Dans sa tête, il se compare à Adrian Kempe et Travis Konecny. Deux ailiers explosifs, robustes, au style “in your face”, capables de produire offensivement tout en dérangeant l’adversaire. Des gars qu’on aime avoir de son côté, mais qu’on déteste affronter.

Et il croit dur comme fer qu’il peut atteindre ce niveau.

« Je pense que je suis un bon joueur. Et si je continue à me développer, je vais être un maudit bon joueur. »

Et si le CH n’en voulait pas?

Qu’importe. Carbonneau ne supplie personne. Il a rencontré l’organisation. Il a été honnête. Il a regardé Martin Lapointe et Nick Bobrov droit dans les yeux. Il a dit ce qu’il avait à dire.

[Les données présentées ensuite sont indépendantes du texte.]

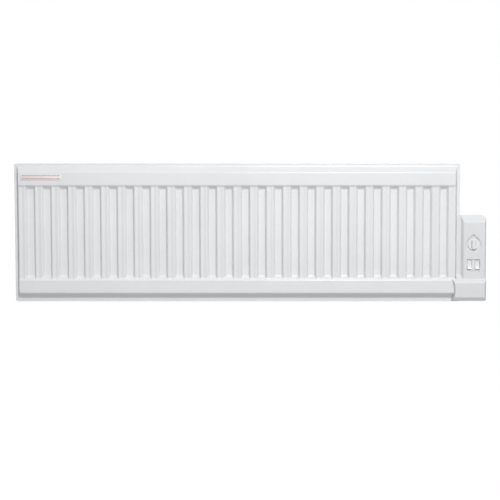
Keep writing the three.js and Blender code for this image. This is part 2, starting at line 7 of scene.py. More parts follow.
import bmesh
import bpy
import numpy as np
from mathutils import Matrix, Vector


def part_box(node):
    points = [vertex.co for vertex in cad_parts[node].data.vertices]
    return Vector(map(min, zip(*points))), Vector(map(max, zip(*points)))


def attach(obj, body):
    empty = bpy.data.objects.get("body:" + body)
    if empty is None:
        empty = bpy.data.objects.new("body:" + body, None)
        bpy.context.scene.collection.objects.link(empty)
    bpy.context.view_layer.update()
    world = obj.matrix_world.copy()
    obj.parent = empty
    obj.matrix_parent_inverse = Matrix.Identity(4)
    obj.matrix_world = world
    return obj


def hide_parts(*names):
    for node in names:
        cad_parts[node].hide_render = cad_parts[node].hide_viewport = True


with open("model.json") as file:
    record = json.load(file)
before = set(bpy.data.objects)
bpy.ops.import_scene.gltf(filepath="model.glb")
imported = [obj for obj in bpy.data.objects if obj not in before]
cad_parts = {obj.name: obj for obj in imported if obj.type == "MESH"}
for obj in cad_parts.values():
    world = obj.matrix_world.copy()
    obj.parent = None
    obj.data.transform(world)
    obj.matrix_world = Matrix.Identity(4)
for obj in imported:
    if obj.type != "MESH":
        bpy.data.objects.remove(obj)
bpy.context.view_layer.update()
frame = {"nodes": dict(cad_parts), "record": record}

MM = 0.001

# ---------------------------------------------------------------- driving dimensions, millimetres
SHEET = 1.2                   # panel sheet thickness
HEADER_BAND = 28.5            # flat face of a header
HEADER_SLOPE = 11.75          # its outer slope
HEADER_INNER_SLOPE = 10.5     # its slope down to the valleys
HEADER_END_SLOPE = 4.5
FLANGE_X = 6.0                # welded edge flange
FLANGE_Z = 7.5
CREST_PITCH = 35.8
CREST_BASE = 22.6
CREST_TOP = 14.8
CREST_RISE = 10.4
CREST_DISH = 1.0              # shallow channel down the middle of each crest
VALLEY_RISE = 3.6
FLUTE_SIDE_STEEPNESS = 5.0    # rise over run where the outermost flute meets the flange
FLUTE_END_STEEPNESS = 2.0     # and where the flutes run in under a header
FLUTE_TUCK = 3.0              # how far they run in
NECK_RADIUS = 12.5            # half-round neck round the element bushing
CORNER = 4.0

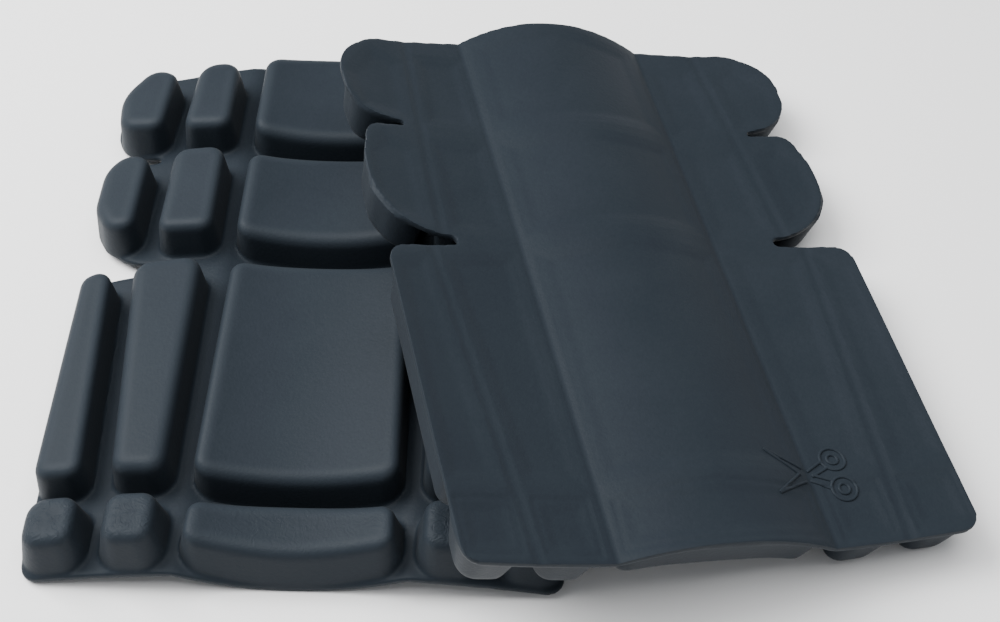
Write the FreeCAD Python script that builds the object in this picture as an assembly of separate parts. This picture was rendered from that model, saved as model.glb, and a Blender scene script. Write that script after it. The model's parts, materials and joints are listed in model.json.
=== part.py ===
"""A pair of moulded foam knee-pad inserts, one lying across the other.

Each pad is one foam moulding: a thin backing sheet with twenty raised blocks in
five columns and four rows. The sheet is bent into a shallow W across its width,
and slots in both sides let the outer edge flex in two flaps. The blocks face the
knee. The lower pad lies with its blocks up and the upper pad with its blocks down.

Every part of a moulding that bends separately is a node of its own, split along
the grooves, and so is every block.

Pad frame: +X to the right with the blocks facing up, +Y towards the top of the
pad, +Z out of the block side. The smooth face touches Z = 0 along its middle.
"""
import FreeCAD, Part
import math
import os

Vector = FreeCAD.Vector

# Section across the pad
SHEET = 2.5              # thickness of the backing sheet
BLOCK_TOP = 18.5         # smooth face to block tops
CENTRE_RADIUS = 92.6     # smooth face of the middle column
CENTRE_ANGLE = 22.5      # slope where the middle column ends
CREASE_TANGENT = 3.1     # from the crease's corner to the ends of its round
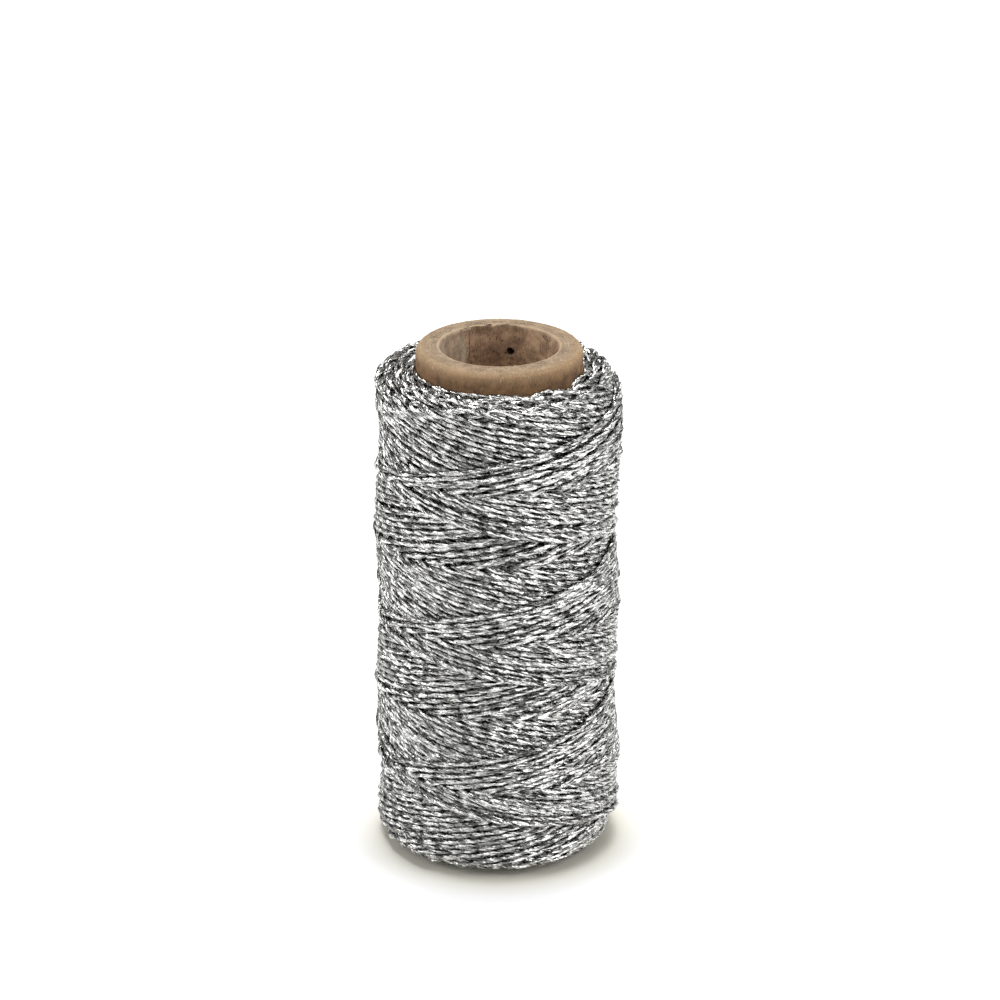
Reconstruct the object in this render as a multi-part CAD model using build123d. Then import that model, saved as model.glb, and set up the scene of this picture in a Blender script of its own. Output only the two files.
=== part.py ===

« Peu importe qui me repêche, cette équipe-là va faire le meilleur choix. »

Est-ce que le CH a été intimidé par son aplomb? Peut-être. Est-ce qu’ils ont aimé sa confiance? On ne sait pas. Mais une chose est sûre : ils n’ont pas pu l’ignorer.

Et c’est ça, Justin Carbonneau. Un joueur qui divise. Un joueur qui dérange. Un joueur “cocky”, mais pas creux. Il connaît ses forces. Il travaille ses faiblesses. Et il n’a pas besoin de l’approbation des autres pour exister.

Le verdict?

Le Canadien va-t-il oser? Va-t-il repêcher le premier Québécois en première ronde depuis Louis Leblanc en 2009, mais cette fois avec du venin dans les veines et le feu dans les yeux?

Ce serait un pari risqué. Un pari polarisant.

Mais si l’organisation décide de passer son tour, qu’elle le fasse en pleine conscience : Justin Carbonneau, le requin, est prêt à mordre. Et s’il débarque ailleurs dans la LNH… il viendra leur rappeler, à chaque visite au Centre Bell, ce qu’ils ont manqué.